Diversification hides a multitude of sins. The idea of diversification is to ensure that no single investment or risk factor causes a catastrophic and irrecoverable loss. Too little diversification and you become vulnerable to being taken out by a single factor or event.

Too much and you lose control and understanding of your portfolio. If you cannot recall all the line items in your portfolio and the rationale for each position then likely you are over-diversified. Over-diversification can introduce all sorts of unforeseen risks as well since the behaviour of a large collection of instruments can result in complex interdependencies which were not envisaged before. 

 

Complexity is a double edged sword that is super sharp, has serrated edges and often has no scabbard. In a complicated world the ability to deal with complexity and the willingness to assume complex risks can and does pay handsomely. However, taking on complex risks with poor or no understanding of them almost always results in you paying handsomely. Complexity for complexity’s sake is irrational.

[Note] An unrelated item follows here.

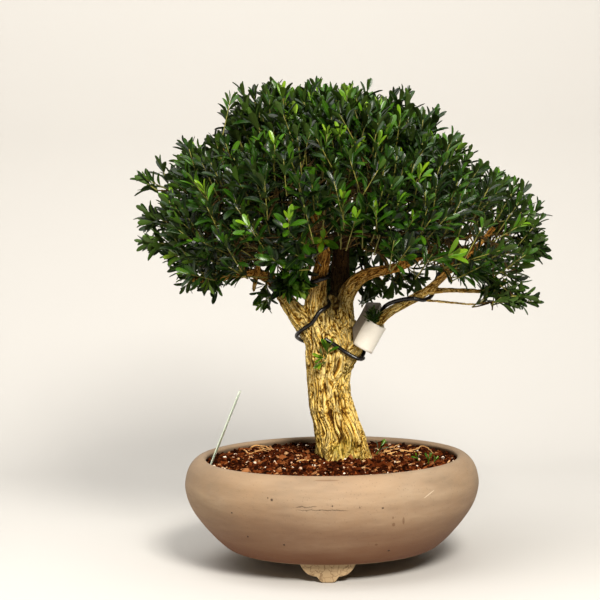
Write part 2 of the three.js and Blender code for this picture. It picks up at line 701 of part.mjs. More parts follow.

Arbitrage and other trades offering asymmetric risk reward characteristics require complex analysis and complex trade construction. However, complex trade construction does not imply attractive risk reward characteristics. In fact, when offered complexity prior to the risk reward proposition, the beneficiary of the complexity is likely your counterparty and not you.

 

So, an investment product that involves you getting this payoff unless that happens, until this date whereupon you get that, until this other thing happens unless something else happens first in which case you get the worst of the following, until the product is called, is a nice little distraction which should be analysed in the context of ‘what do I think will happen and how do I think the markets will unfold’ and ‘given my view of the world, what is the right trade expression.’ Also, it is amusing and illuminating to ask, ‘well if someone took the opposite side of this trade, what are they trying to achieve?’

 

Even apparently simple products like, ‘we will pay you so much per day as long as something stays within a certain range, otherwise we pay you nothing, and we may call the deal at par at anytime after such and such a date’ are made up of more basic things like a floating rate note, a swap, receivers, payers, caps or floors, and all sorts of wonderful financial novelty items like that.

 

If your financial advisor is recommending these cool products, don’t just buy them, ask them what these products are made up of, and what the components are, how each component is priced, how it is all put together, and priced, and who are the counterparties for each leg, how is the counterparty risk managed, how is collateral managed. If any of the answers is ‘I don’t know’ then the appropriate response is to let the great and glaring opportunity pass. Damage is multiple times more difficult to undo than it is to do.

 

Oh, don’t forget to ask your discretionary portfolio manager the same questions before you give them the discretion to buy these products. Nothing is good or bad, its just how you use them.